May 29, 2005 at 9:46 AM Post #7 of 18
Yeah, there's no difference. It makes me want to stab my eyes out with a soldering iron when people say it does, especially considering when the programmer himself states it doesn't.
 
May 30, 2005 at 11:11 AM Post #9 of 18
Quote:

Originally Posted by ]|[ GorE
Foobar in its default unconfigured state sounds exactly like any mp3 decoder software.
rolleyes.gif



Don't take this the wrong way, I really don't mean to insult you, but it might really help if you upgrade beyond a soundblaster live! and mp3's before you start rolling your eyes at people. Most of us don't use Direct Sound output and MP3's are rare around here. Most of us use ASIO output with lossless codecs like .flac or .ape.

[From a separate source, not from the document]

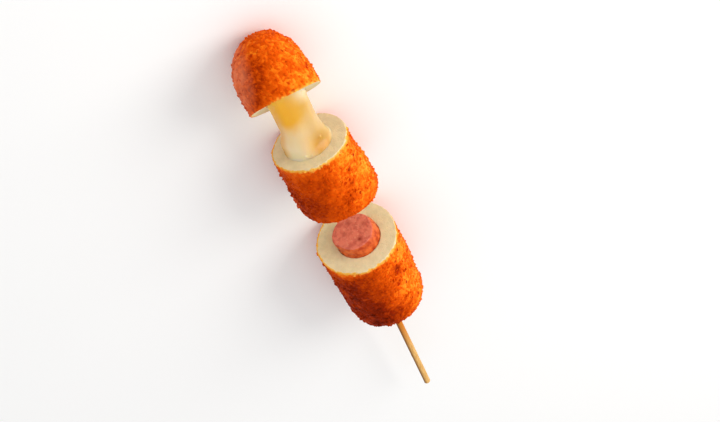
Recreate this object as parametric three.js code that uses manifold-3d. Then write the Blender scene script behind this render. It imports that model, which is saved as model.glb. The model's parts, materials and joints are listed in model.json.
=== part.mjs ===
// A panko corn dog on a bamboo stick, cut across in two places and laid out in line on its side.
//
// The rounded tip has been pulled away from the middle length, with the cheese core stretched between
// them. The lowest length stands apart on the stick, with the sausage a little proud of its cut.
//
// Units are millimetres. +Z is up, the pieces lie on z = 0, and +X runs from the stick to the tip.
// Each piece is turned on a lathe along its own axis, made a little uneven, then put in its place.

import * as THREE from 'three';
import { mergeVertices } from 'three/addons/utils/BufferGeometryUtils.js';
import Module from 'manifold-3d';

const wasm = await Module();
wasm.setup();

// ---------------------------------------------------------------- driving dimensions

const GAP = 0.3; // left all round between two pieces that touch
const FLAT_DEPTH = 0.5; // how deep the surface it lies on flattens each round length
const SIDES = 48; // facets round a length of dough

const MIDDLE_RADIUS = 23.7;
const MIDDLE_LENGTH = 46.2;
const MIDDLE_SWELL = 0.8; // how far its belly swells all round
const MIDDLE_SPREAD = 2.8; // how far its right side spreads towards its back cut
const SPREAD_START = 0.3; // share of its length where that begins
const MIDDLE_LEAN = 2.5; // degrees, its back cut is turned by this much, longer on the right
const MIDDLE_YAW = 1.8; // degrees, its back end points to the right by this much
const MIDDLE_SIDE = -0.3; // sideways place of its front cut

const BOTTOM_RADIUS = 25.8;
const BOTTOM_LENGTH = 70.0;
const BOTTOM_PITCH = 1.8; // degrees, its axis falls by this much towards the stick
const BOTTOM_YAW = 2.0; // degrees, its stick end points to the right by this much
const BOTTOM_SIDE = -0.3; // sideways place of its cut
const BOTTOM_SLANT = 10.3; // degrees, its cut leans back by this much more
const BOTTOM_SPACING = 36.3; // from the middle length's back cut to its own cut
const BOTTOM_TAPER = 0.05; // share of the radius lost before its end rounds over
const BOTTOM_ROUNDING = 15.0; // length of the rounded end

const TIP_RADIUS = 22.4;
const TIP_LENGTH = 41.0;
const TIP_DOME = 31.0; // the domed share of that length
const TIP_BLUNTNESS = 2.15; // 2 is an ellipse, more is a fuller nose
const TIP_BOW = 1.7; // how far it bends to the left
const TIP_PITCH = -43.8; // degrees, its nose points down by this much
const TIP_CUT = { x: 43.7, y: 0.5, z: 33.3 }; // centre of its cut, from the middle length's front cut

const CORE_RADIUS = 14.4; // cheese inside the middle length
const CORE_OFFSET = 0.4; // sideways, its centre against the dough's
const TIP_CORE_RADIUS = 12.0; // cheese inside the tip
const TIP_CORE_DEPTH = 29.0;
const TIP_CORE_SIDE = -0.4; // sideways, its centre against the tip's
const STRAND_HALF_WIDTH = 11.2; // the stretched cheese where it is narrowest
const STRAND_FLATNESS = 0.94; // its thickness as a share of its width there
const STRAND_FLARE = 22.0; // length over which it spreads into the pool on the middle length
const STRAND_TIP_FLARE = 6.0; // the same at the tip
const STRAND_SAG = { share: 0.13, at: 9, reach: 7 }; // its left side is wider by this share round there

const SAUSAGE_RADIUS = 13.9;
const SAUSAGE_FACE_RADIUS = 12.3; // its cut, squeezed a little narrower
const SAUSAGE_PROUD = 7.4; // how far it stands out of the dough
const SAUSAGE_DEPTH = 54.0; // how far it goes in
const SAUSAGE_ROUNDING = 5.0; // its closed end
const SAUSAGE_SLANT = 8.0; // degrees, its cut against its axis
const SAUSAGE_LEAN = 1.5; // how far its cut is shifted to the left, where it stands out
const SAUSAGE_OFFSET = { y: -1.2, z: 1.3 }; // its centre on the cut against the dough's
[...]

Hence, foobar and winamp are pretty much our only choices. Not that that is really a bad thing, Foobar is a pretty powerful program with a lot of options that make it the most versitle player I've used to date.
 
May 30, 2005 at 11:39 AM Post #10 of 18
Quote:

Originally Posted by ]|[ GorE
Foobar in its default unconfigured state sounds exactly like any mp3 decoder software.
rolleyes.gif



This is not exactly true.

There are mp3 players that produce different kind of outputs. For example, MAD library based come with built-in dithering (on Foobar that is selectable, as it should be).

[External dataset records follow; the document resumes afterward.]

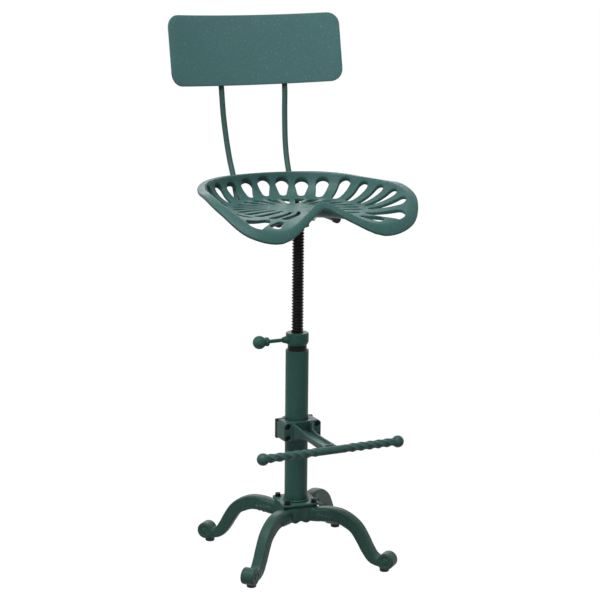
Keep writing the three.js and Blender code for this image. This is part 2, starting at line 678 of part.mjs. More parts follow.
const discDegrees = [0, 18, 36, 52, 66, 80, 95, 114, 134, 155, 170];
const discShare = 0.23;
const discBackShare = 0.04;
const discWidthShare = 0.013;

function seatSlots() {
  const cutters = [];
  const width = seat.halfWidth;
  for (const side of [-1, 1]) {
    for (let n = side > 0 ? 0 : 1; n < outerStartDegrees.length; n += 1) {
      cutters.push(slotCutter(
        {
          angle: side * outerStartDegrees[n], radius: outerStartShares[n] * width,
          halfWidth: outerStartWidthShares[n] * width,
        },
        {
          angle: side * outerEndDegrees[n], radius: outerEndShares[n] * width,
          halfWidth: outerEndWidthShares[n] * width,
        },
      ));
      const tip = discDegrees[n] * degrees;
      const tipX = discShare * width * Math.sin(tip) * side;
      const tipY = (discShare * Math.cos(tip) + discBackShare) * width;
      cutters.push(slotCutter(
        {
          angle: Math.atan2(tipX, tipY) / degrees, radius: Math.hypot(tipX, tipY),
          halfWidth: discWidthShare * width,
        },
        {
          angle: side * outerStartDegrees[n], radius: innerEndShares[n] * width,
          halfWidth: innerEndWidthShares[n] * width,
        },
        2,
      ));
    }
  }
  return cutters;
}

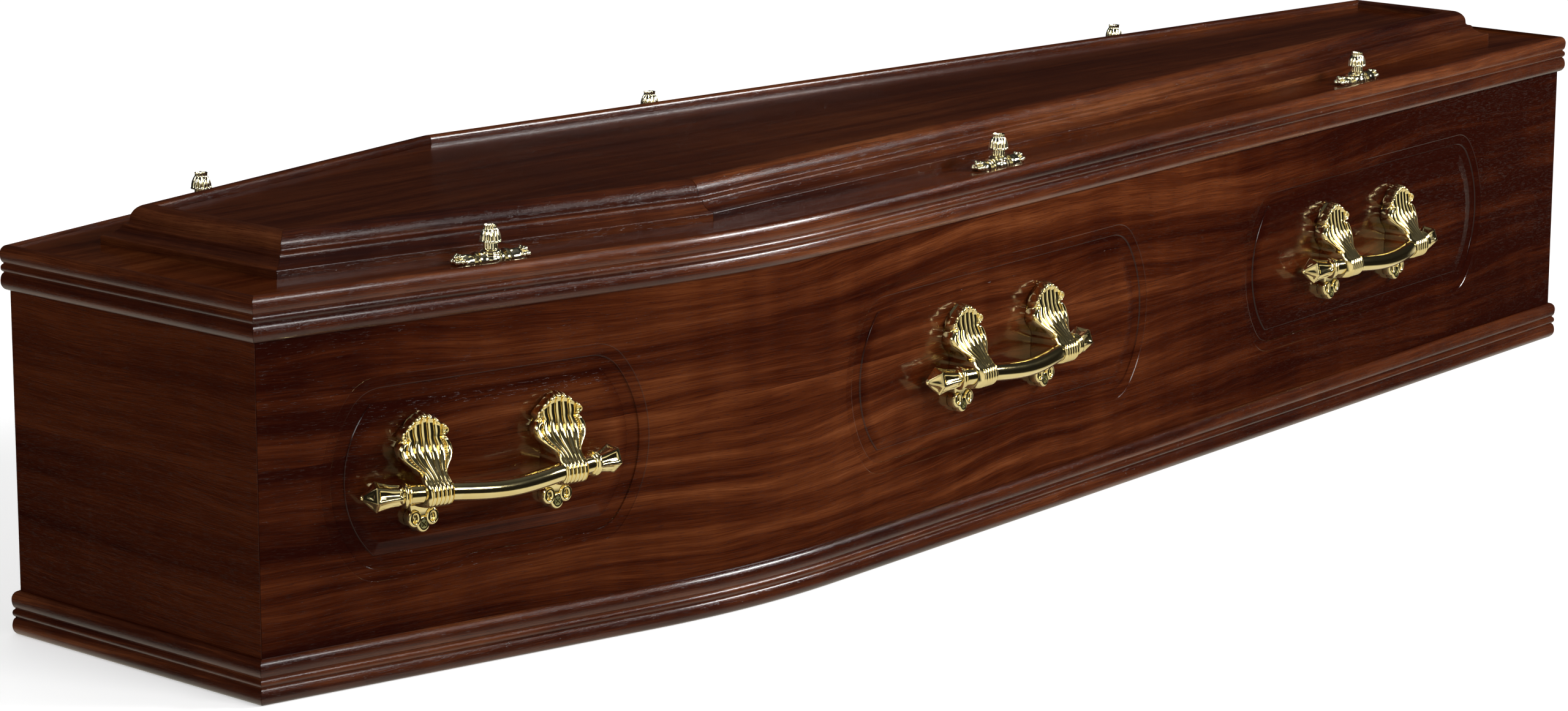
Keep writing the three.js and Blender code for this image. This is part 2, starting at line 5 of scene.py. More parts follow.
import bmesh
import bpy
import numpy as np
from mathutils import Matrix, Vector


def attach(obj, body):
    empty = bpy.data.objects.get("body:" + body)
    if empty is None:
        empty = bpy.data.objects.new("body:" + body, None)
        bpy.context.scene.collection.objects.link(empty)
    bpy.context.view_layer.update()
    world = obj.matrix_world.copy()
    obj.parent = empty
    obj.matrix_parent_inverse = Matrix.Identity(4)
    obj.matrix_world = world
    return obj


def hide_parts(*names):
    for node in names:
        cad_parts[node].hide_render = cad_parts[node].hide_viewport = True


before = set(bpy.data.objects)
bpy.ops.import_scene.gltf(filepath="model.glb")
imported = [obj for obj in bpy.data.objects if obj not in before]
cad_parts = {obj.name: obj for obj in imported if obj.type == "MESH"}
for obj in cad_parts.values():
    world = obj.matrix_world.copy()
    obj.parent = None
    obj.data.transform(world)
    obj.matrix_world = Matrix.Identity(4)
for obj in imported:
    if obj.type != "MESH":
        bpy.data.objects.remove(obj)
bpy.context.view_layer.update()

# Sizes in millimetres, in the row's frame: head end at -X, right side at -Y
MM = 0.001

# Body
BODY_LENGTH = 1918.0
HEAD_WIDTH = 308.0
SHOULDER_WIDTH = 503.0
FOOT_WIDTH = 283.0
SHOULDER_FROM_HEAD = 487.0
SHOULDER_RADIUS = 800.0
SHOULDER_STEPS = 30
WALL_HEIGHT = 320.0
WALL_THICKNESS = 16.0
FIT_GAP = 0.3
EDGE_ROUND = 0.9
SQUARE_EDGE = 70.0
WELD_REACH = 0.01

# Lid
LID_THICKNESS = 16.0
SIDE_LEDGE = 55.0
END_LEDGE = 63.0
FRAME_RISE = 7.6
NOSE_ROUND = 1.6
BAND_WIDTH = 13.4
BAND_RISE = 6.4
FILLET_WIDTH = 3.0
FILLET_RISE = 3.4
OVOLO_WIDTH = 12.8
OVOLO_HEIGHT = 12.7
FRAME_WIDTH = 32.0
CREST_HEIGHT = 33.4
INNER_FALL = 5.0
PANEL_RECESS = 7.4
PANEL_THICKNESS = 12.0
REBATE_WIDTH = 12.0

# Reeded moulding
MOULDING_HEIGHT = 38.6
MOULDING_THICKNESS = 6.0
MOULDING_ROOT = 0.9
REED_HALF = 7.5
SMALL_REED_HALF = 3.4
SMALL_REED_THICKNESS = 5.7
COVE_THICKNESS = 3.5
LID_MOULDING_DROP = 20.0

# Routed panels
PANEL_X = (-743.0, -103.0, 554.0)
PANEL_CENTRE_HEIGHT = 171.5
PANEL_HALF_HEIGHT = 76.0
PANEL_BOW = 34.0
PANEL_HALVES = (118.0, 199.0, 199.0)
CHANNEL_WIDTH = 12.5
CHANNEL_DEPTH = 2.2
BEVEL_WIDTH = 11.0
ROUNDED_CUT = 15.0
SHARP_CUT = 1.2
SIDE_SHARP = 28.0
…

Also, earlier nullsoft mp3 decoders were just not very accurate, but lost the LSB in decoding.

There could be other mp3 decoders that preform worse that I know of, but at least the ones above have been reported and researched.
 
May 30, 2005 at 7:25 PM Post #11 of 18
Quote:

Originally Posted by Jasper994
Don't take this the wrong way, I really don't mean to insult you, but it might really help if you upgrade beyond a soundblaster live! and mp3's before you start rolling your eyes at people. Most of us don't use Direct Sound output and MP3's are rare around here. Most of use use ASIO output with lossless codecs like .flac or .ape. Hence, foobar and winamp are pretty much our only choices. Not that that is really a bad thing, Foobar is a pretty powerful program with a lot of options that make it the most versitle player I've used to date.


I think his point was simply that so long as you compare apples to apples, there isn't a difference.
 
May 30, 2005 at 7:38 PM Post #12 of 18
I use J. River Media Center v. 11... it's an excellent program for organizing, editing tags and playing files and has many other extra features too.

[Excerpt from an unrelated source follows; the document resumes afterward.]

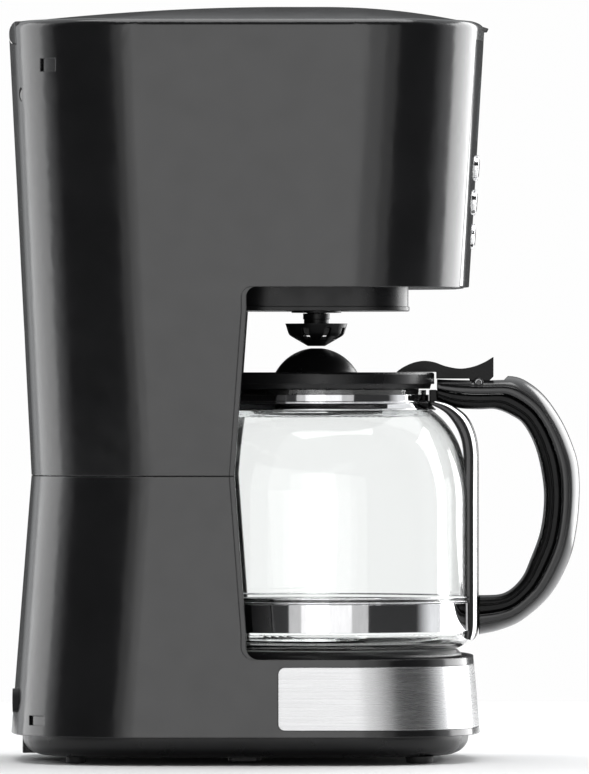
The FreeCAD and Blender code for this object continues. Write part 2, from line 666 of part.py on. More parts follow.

While I am not familiar with Foobar, I doubt very much Foobar can compare with J. River Media Center v. 11 when it comes to organizing and editing files. J. River has very advanced features for editing that lets you edit and reorganize tags and file information using global search and replace (similar to a word processor), you can copy file info to tags and vice versa, and fields are easy to change and re-organize using a simple drag and drop interface. There are many other features I haven't learned to use yet too.

I doubt very much Foobar has advanced features for editing and re-organizing on the same level as J. River Media Center. It may be a good file player, but in the end you get what you pay for.
biggrin.gif
 
May 30, 2005 at 8:36 PM Post #13 of 18
Quote:

Originally Posted by Soundbuff
you can copy file info to tags and vice versa


masstagger can do that stuff easily
 
May 30, 2005 at 9:44 PM Post #14 of 18
Recently I’ve been testing the playing sound quality capabilities of Media Center 11 against foobar 0.9b4 (to my ears). We all know that without eq, all players sound the same; this is due to the standard bit depth, channels and sample rate of the recordings. When you enable the Eq is when Foobar shines; If you enable overflow handling (anti-clipping routine) and the EQ in MC11 all together, the player adjusts the volume levels for not to clip as a whole. This means, that the volume levels will be way too low. On the contrary, Foobar works differently. In Foobar, you can enable the anti clipping features and the Eq without one messing with the other. The volume levels are adjusted by the Eq after the signal has been filtered for clipping. This makes a big difference in sound enjoyment due to the fact that you can hear more sounds from the music you are playing.
 
May 30, 2005 at 10:08 PM Post #15 of 18
Sorry to burst the bubble but using the limiter before the eq is problematic.

The equalization itself might drive the signal into clipping so you need the limiter right before you convert to the integer representation required for the sound card.

What you observed about the low volume is the expected behavior! The anti-clip logic attenuates the signal and remembers the setting. This will guarantee that you don't clip on the loudest part of your song. Unless you want a soft limiter which is actually a form of compressor there is no other way to do this right if you want to preserve the full dynamic range.

The pipeline itself is 32bit float so you can stack arbitrary processing without to much quality loss.